Steps for Completing the Square (Example: \(y = 2x^2 + 8x + 3\))

Step	Action	Result
1. Group terms	Factor \(a\) from \(x^2\) and \(x\) terms.	\(y = 2(x^2 + 4x) + 3\)
2. Complete square	Take half of \(x\)-coefficient (4), square it (4), add inside. Subtract \(a \times\) the added value outside.	\(y = 2(x^2 + 4x + 4) + 3 – (2 \times 4)\)
3. Factor & Simplify	Factor the trinomial and combine constants.	\(y = 2(x + 2)^2 – 5\) (Vertex: \((-2, -5)\))
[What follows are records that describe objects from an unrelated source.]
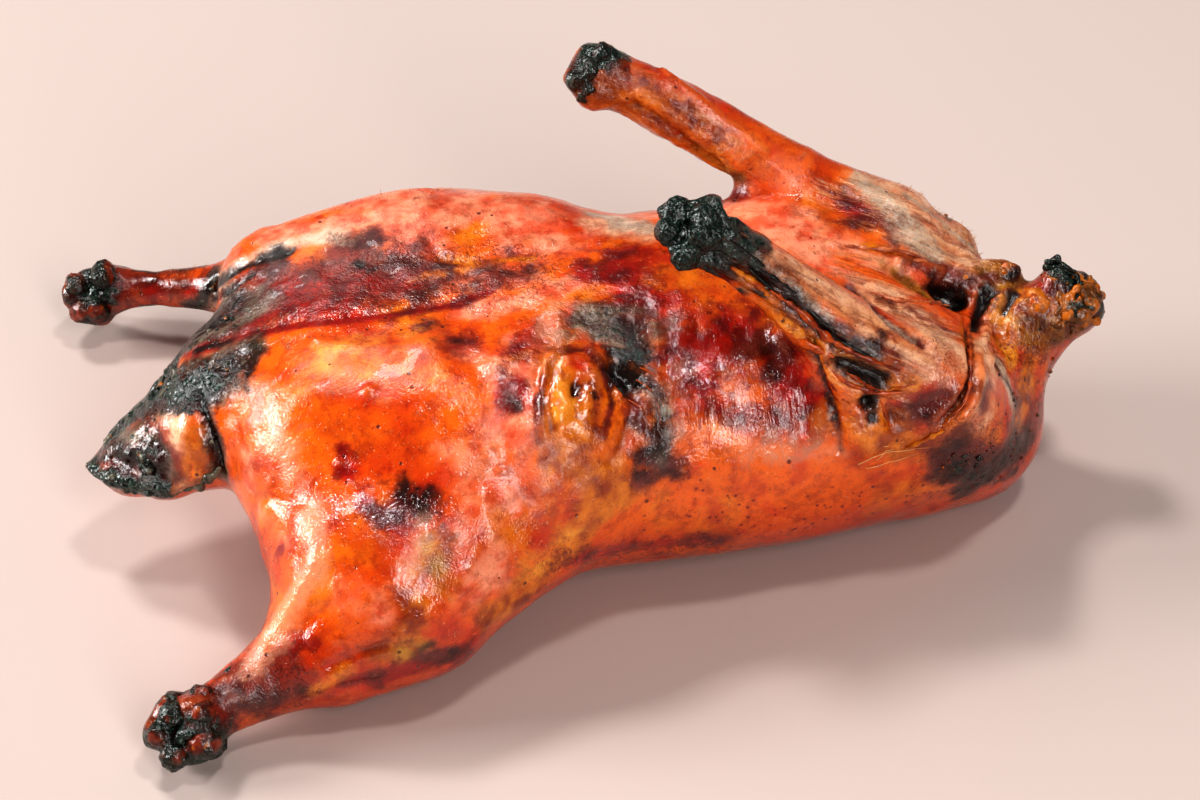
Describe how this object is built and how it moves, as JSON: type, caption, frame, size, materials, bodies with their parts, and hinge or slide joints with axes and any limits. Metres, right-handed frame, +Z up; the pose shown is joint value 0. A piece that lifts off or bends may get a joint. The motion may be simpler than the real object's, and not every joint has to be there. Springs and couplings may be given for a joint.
{
  "type": "whole barbecued duck",
  "caption": "Whole barbecued duck without head, feet and wing tips, lying on its breast with glossy orange-red skin and charred bone ends.",
  "frame": {"origin": "middle of the duck's length and width, on the surface that its breast lies on", "axes": "+X from the tail to the neck, +Y towards the duck's left side, +Z up through its back"},
  "size_m": [0.3796, 0.2616, 0.1526],
  "materials": {
    "roast_skin": "glossy glazed skin, orange to deep red, with matte patches",
    "char": "crusty burnt skin and bone ends, black with a green-grey tone"
  },
  "bodies": {
    "root": {"roast_duck": "roast_skin"}
  },
  "joints": []
}
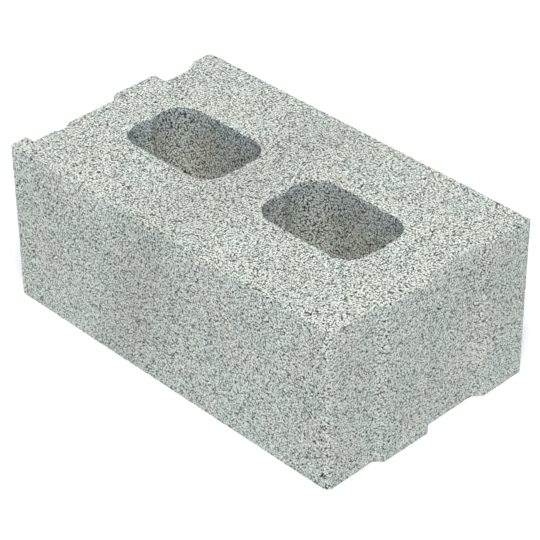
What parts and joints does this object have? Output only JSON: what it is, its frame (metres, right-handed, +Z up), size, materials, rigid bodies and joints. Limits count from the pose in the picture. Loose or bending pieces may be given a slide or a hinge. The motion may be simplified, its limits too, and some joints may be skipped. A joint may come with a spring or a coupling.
{
  "type": "concrete block",
  "caption": "Hollow concrete building block with two through cores and tongued ends that interlock with the next block.",
  "frame": {"origin": "centre of the bounding box, on the lower bed face", "axes": "+X along the length to the tongued end, +Y across the width to the back face, +Z up to the upper bed face"},
  "size_m": [0.495, 0.29, 0.2],
  "materials": {
    "concrete": "rough, open-grained, pale grey-green"
  },
  "bodies": {
    "root": {"concrete_block": "concrete"}
  },
  "joints": []
}
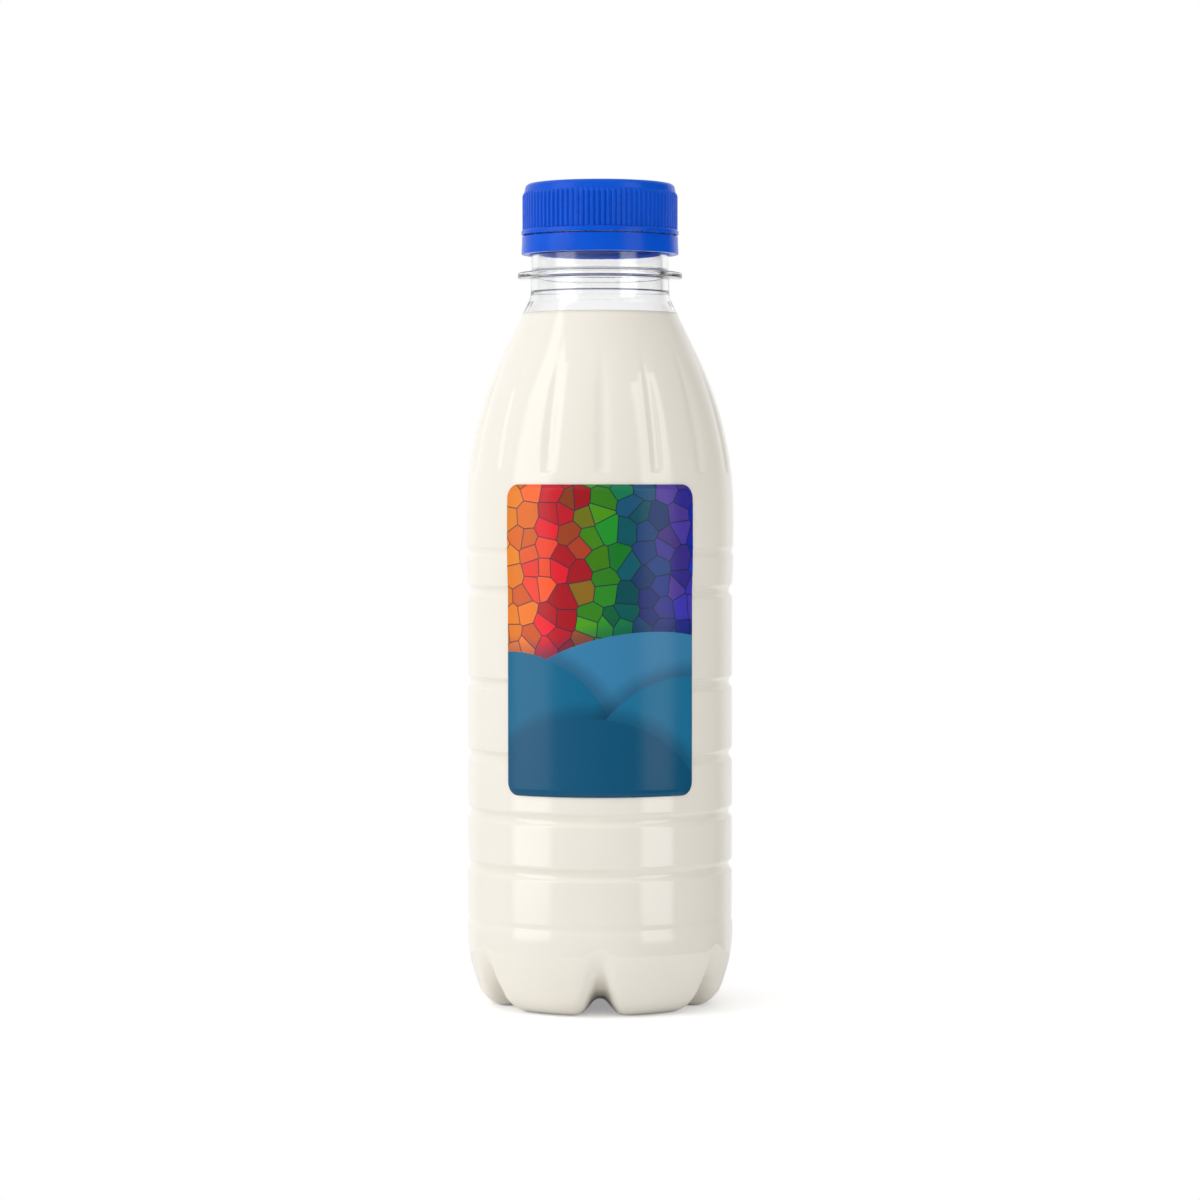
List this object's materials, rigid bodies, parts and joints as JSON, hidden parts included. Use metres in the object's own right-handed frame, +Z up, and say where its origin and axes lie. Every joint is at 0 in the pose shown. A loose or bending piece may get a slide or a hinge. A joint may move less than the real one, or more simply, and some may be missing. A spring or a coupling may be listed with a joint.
{
  "type": "laundry detergent bottle",
  "caption": "Clear ribbed plastic bottle of liquid detergent on a footed base, with a front label and a blue screw cap over a tamper band.",
  "frame": {"origin": "middle of the base, on the surface that the feet stand on", "axes": "+Z up along the bottle's axis; the label faces -Y and +X is to its right"},
  "size_m": [0.0668, 0.0669, 0.2045],
  "materials": {
    "clear_shell": "clear, glossy blown plastic",
    "liquid": "opaque creamy liquid",
    "blue_plastic": "moulded, satin",
    "seal_disc": "soft foam disc",
    "label_film": "printed film"
  },
  "bodies": {
    "bottle_body": {"bottle": "clear_shell", "liquid_detergent": "liquid", "tamper_band": "blue_plastic", "front_label": "label_film"},
    "seal_body": {"cap_liner": "seal_disc"},
    "cap_body": {"screw_cap": "blue_plastic"}
  },
  "joints": [
    {"name": "cap_lift", "type": "slide", "parent": "bottle_body", "child": "seal_body", "axis": [0, 0, 1], "range_m": [0, 0.018]},
    {"name": "cap_turn", "type": "hinge", "parent": "seal_body", "child": "cap_body", "pos_m": [0, 0, 0.198], "axis": [0, 0, 1], "range_deg": [0, 720]}
  ],
  "couplings": [
    {"joint": "cap_lift", "follows": "cap_turn", "m_per_rad": 0.0014324}
  ]
}
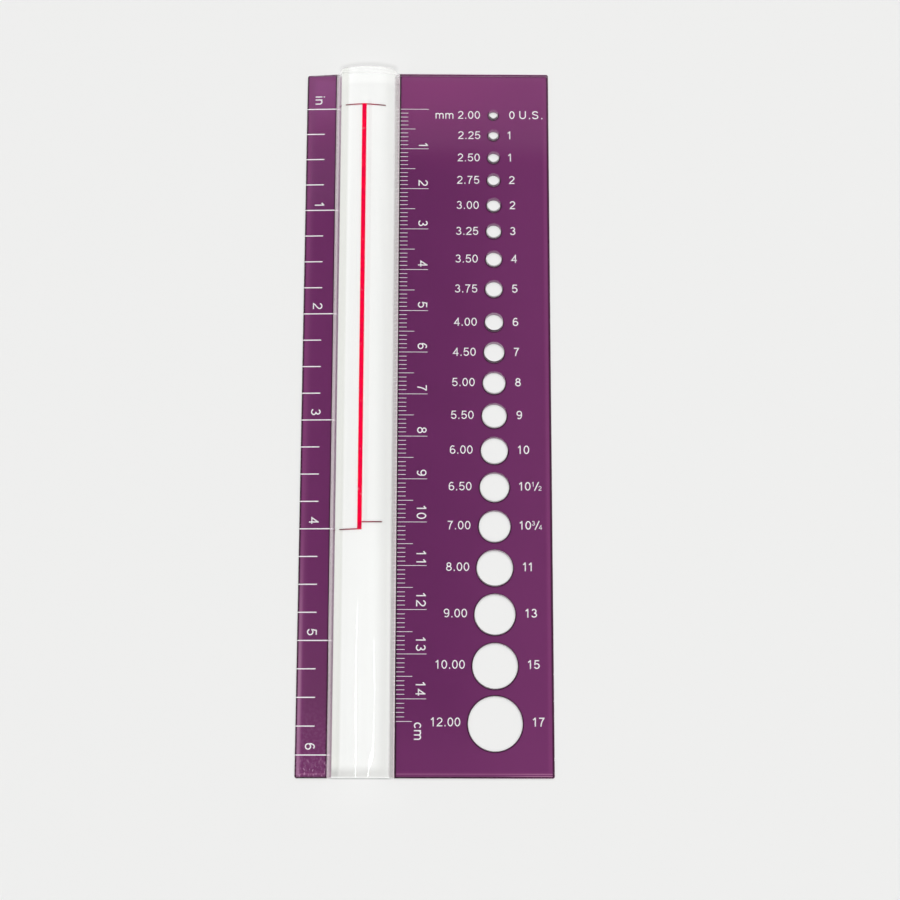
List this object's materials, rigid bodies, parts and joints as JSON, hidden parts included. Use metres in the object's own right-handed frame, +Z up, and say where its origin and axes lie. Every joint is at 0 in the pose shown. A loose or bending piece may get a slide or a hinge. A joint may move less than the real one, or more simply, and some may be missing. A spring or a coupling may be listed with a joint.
{
  "type": "knitting needle gauge",
  "caption": "Flat clear acrylic needle gauge with sized holes, bevelled inch rule, centimetre rule and a magnifier bar over a red counting line, purple print behind.",
  "frame": {"origin": "middle of the underside, on the table", "axes": "+X towards the needle holes, +Y along the gauge towards the zero marks and the smallest hole, +Z up out of the dome"},
  "size_m": [0.0576, 0.166, 0.0069],
  "materials": {
    "clear_acrylic": "clear polished acrylic",
    "purple_ink": "opaque purple print behind the clear strips",
    "red_ink": "opaque red line",
    "white_ink": "near white figures and rule marks"
  },
  "bodies": {
    "root": {"gauge_plate": "clear_acrylic", "gauge_plate_back_print": "purple_ink", "inch_rule": "clear_acrylic", "inch_rule_back_print": "purple_ink", "magnifier_bar": "clear_acrylic", "stitch_line_print": "red_ink"}
  },
  "joints": []
}
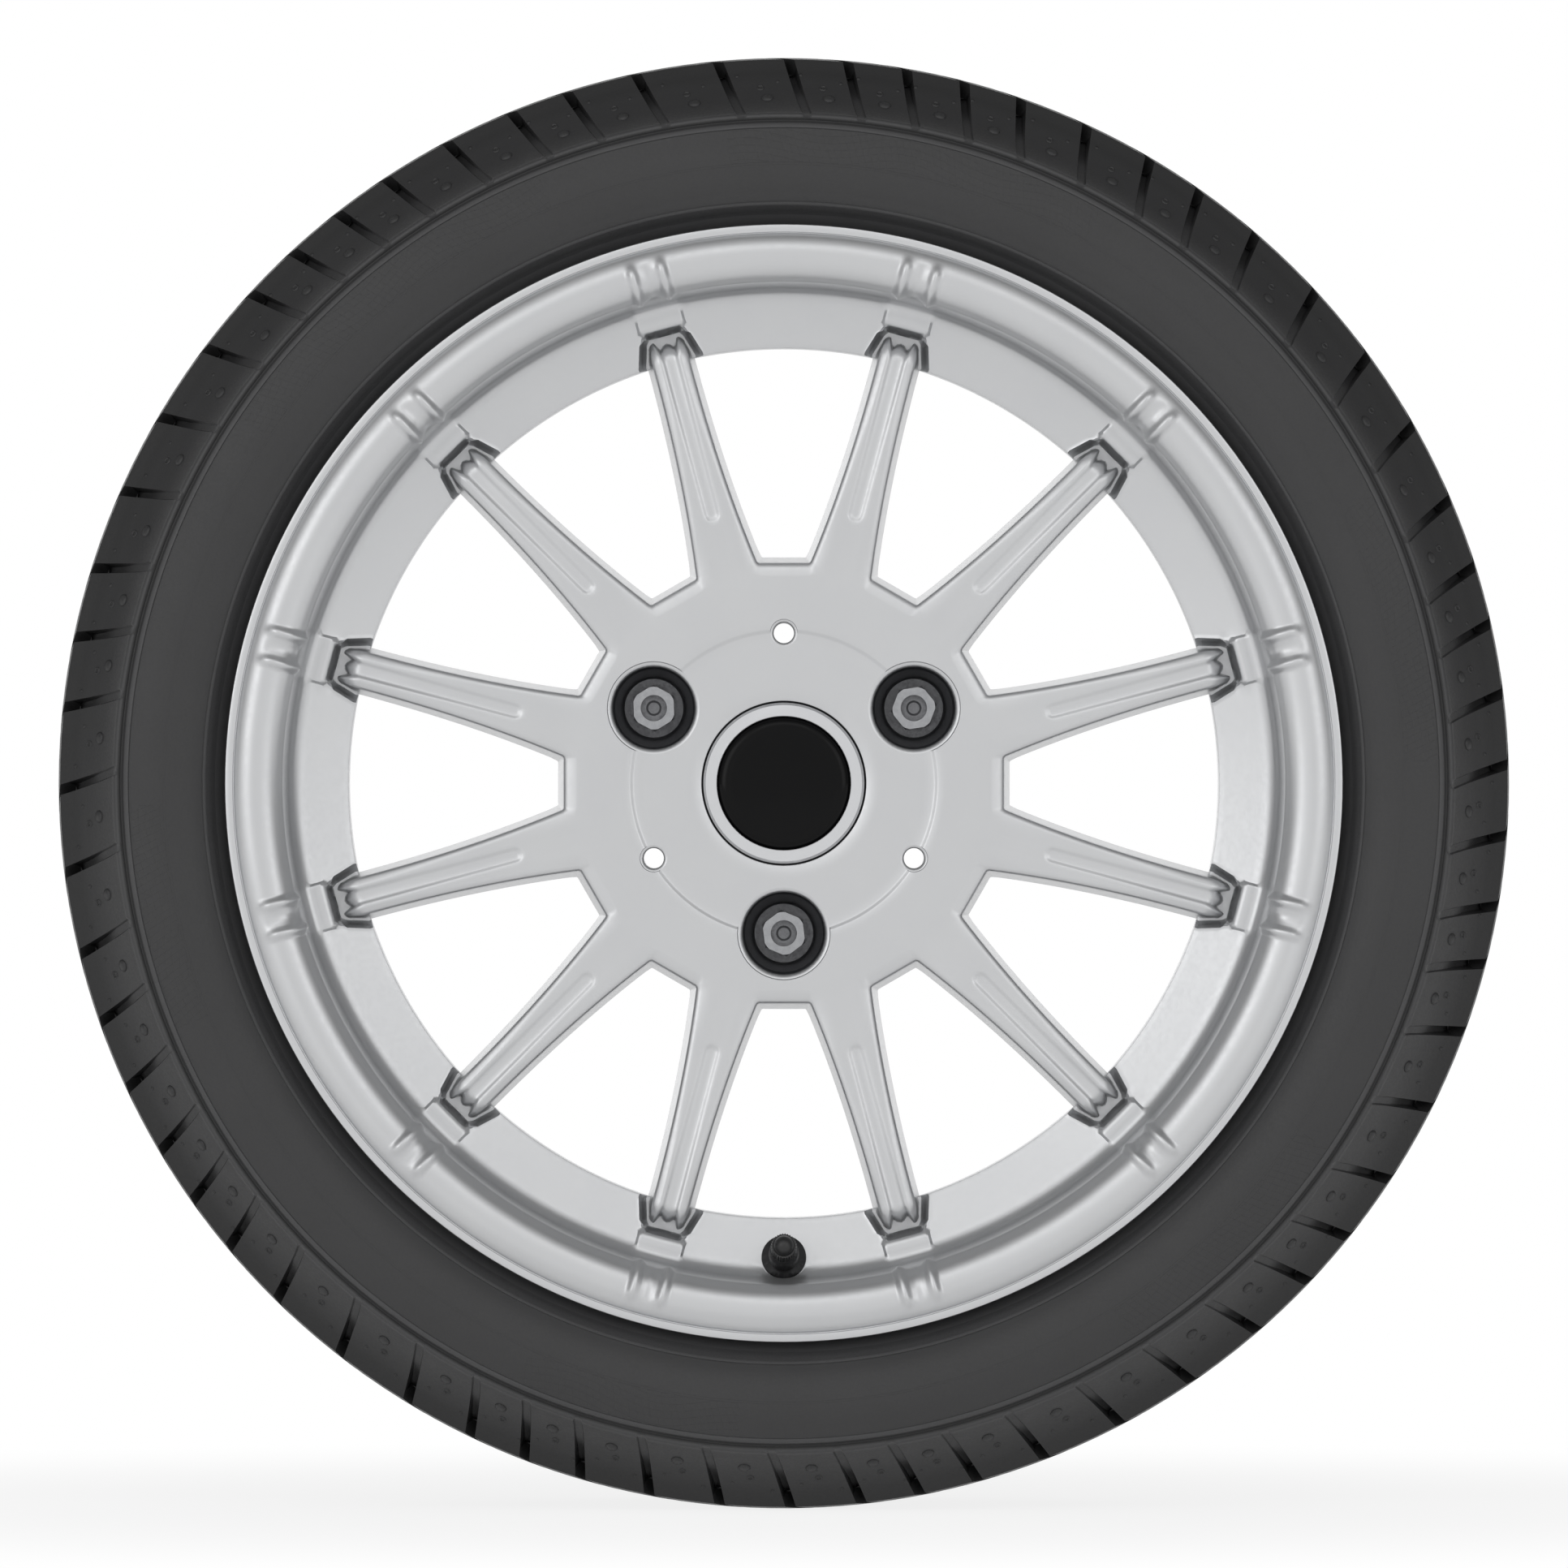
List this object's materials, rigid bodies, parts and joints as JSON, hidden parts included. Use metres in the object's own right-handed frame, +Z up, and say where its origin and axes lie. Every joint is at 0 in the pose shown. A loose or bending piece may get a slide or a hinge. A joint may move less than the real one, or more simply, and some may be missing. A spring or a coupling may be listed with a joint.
{
  "type": "alloy wheel with tyre",
  "caption": "Cast alloy road wheel with slim ribbed spokes, rolled lip, fitted tyre, clip-in centre cap, flanged wheel bolts and snap-in rubber valve.",
  "frame": {"origin": "the wheel's centre: on the axle line, in the middle of the rim's width", "axes": "+Y along the axle towards the car, so the outer face with the spokes looks towards -Y; +Z up, with the valve at the bottom; +X to the right seen from outside"},
  "size_m": [0.542, 0.196, 0.542],
  "materials": {
    "silver_paint": "satin silver lacquer",
    "tyre_rubber": "matt moulded rubber",
    "silver_plastic": "silver lacquered plastic",
    "black_gloss": "high gloss",
    "spring_steel": "bright wire",
    "coated_steel": "dark zinc flake coating",
    "valve_rubber": "smooth moulded rubber",
    "brass": "plain brass",
    "red_seal": "smooth",
    "black_plastic": "moulded"
  },
  "bodies": {
    "wheel_body": {"wheel": "silver_paint", "tyre": "tyre_rubber", "cap_body": "silver_plastic", "cap_disc": "black_gloss", "cap_wire": "spring_steel", "bolt_1": "coated_steel", "bolt_2": "coated_steel", "bolt_3": "coated_steel", "valve_rubber": "valve_rubber", "valve_stem": "brass", "core_body": "brass", "core_seal": "red_seal", "core_spring": "spring_steel"},
    "pin": {"core_pin": "brass"},
    "cap": {"valve_cap": "black_plastic", "valve_cap_seal": "valve_rubber"}
  },
  "joints": [
    {"name": "valve_pin_press", "type": "slide", "parent": "wheel_body", "child": "pin", "axis": [0, 0.9703, -0.2419], "range_m": [0, 0.0015], "stiffness_N_per_m": 900, "springref_m": -0.0008},
    {"name": "valve_cap_off", "type": "slide", "parent": "wheel_body", "child": "cap", "axis": [0, -0.9703, 0.2419], "range_m": [0, 0.012]}
  ]
}
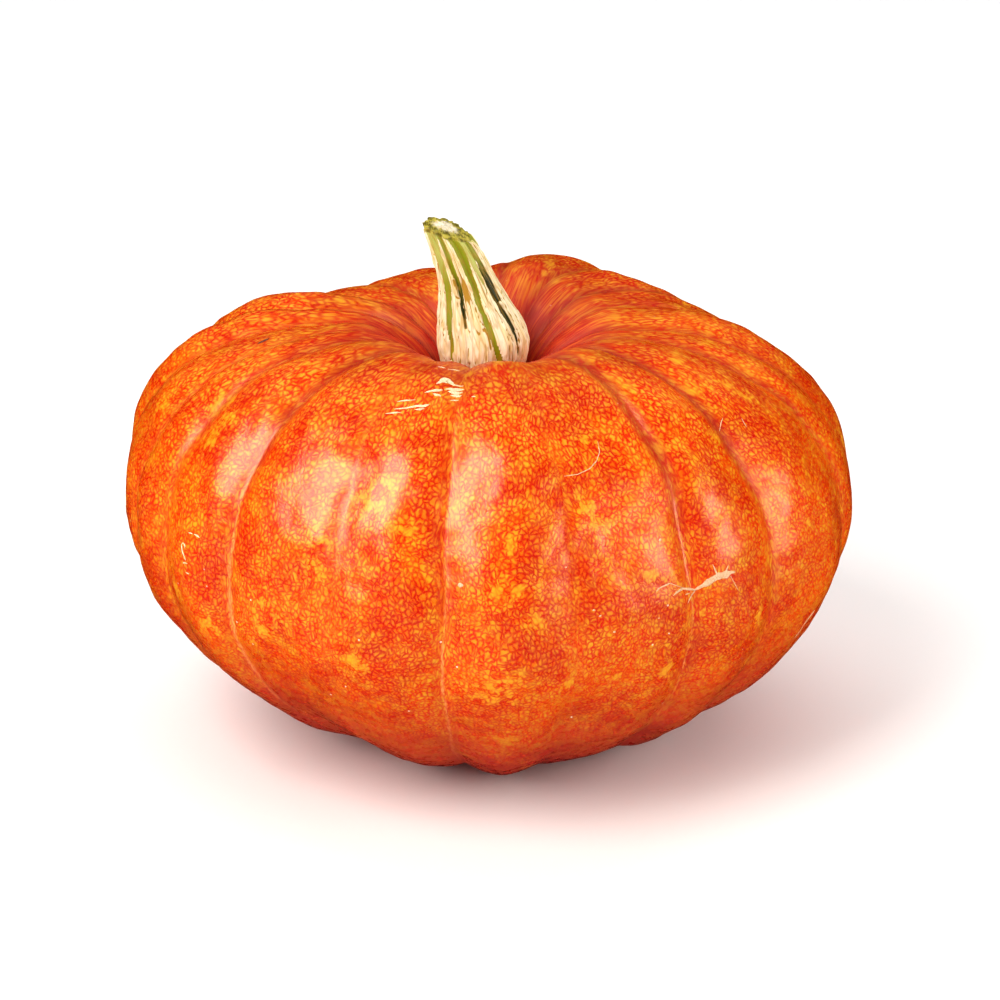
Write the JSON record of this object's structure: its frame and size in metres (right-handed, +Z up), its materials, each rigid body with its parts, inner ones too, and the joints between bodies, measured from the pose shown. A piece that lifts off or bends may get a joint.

Graphical Interpretation of the Vertex

Visually, the vertex is the turning point of the parabola. When sketching a parabola, plotting the vertex first provides a central anchor for the graph. The axis of symmetry passes vertically through this point, dividing the parabola into two mirror-image halves.

After locating the vertex, finding a few additional points on one side of the axis of symmetry and then reflecting them across the axis helps to accurately draw the curve. The y-intercept (where \(x = 0\)) is often an easy point to find, and its reflection across the axis of symmetry provides another point.

A clear understanding of the vertex’s position and the parabola’s direction of opening allows for quick mental visualization of the function’s behavior without extensive plotting.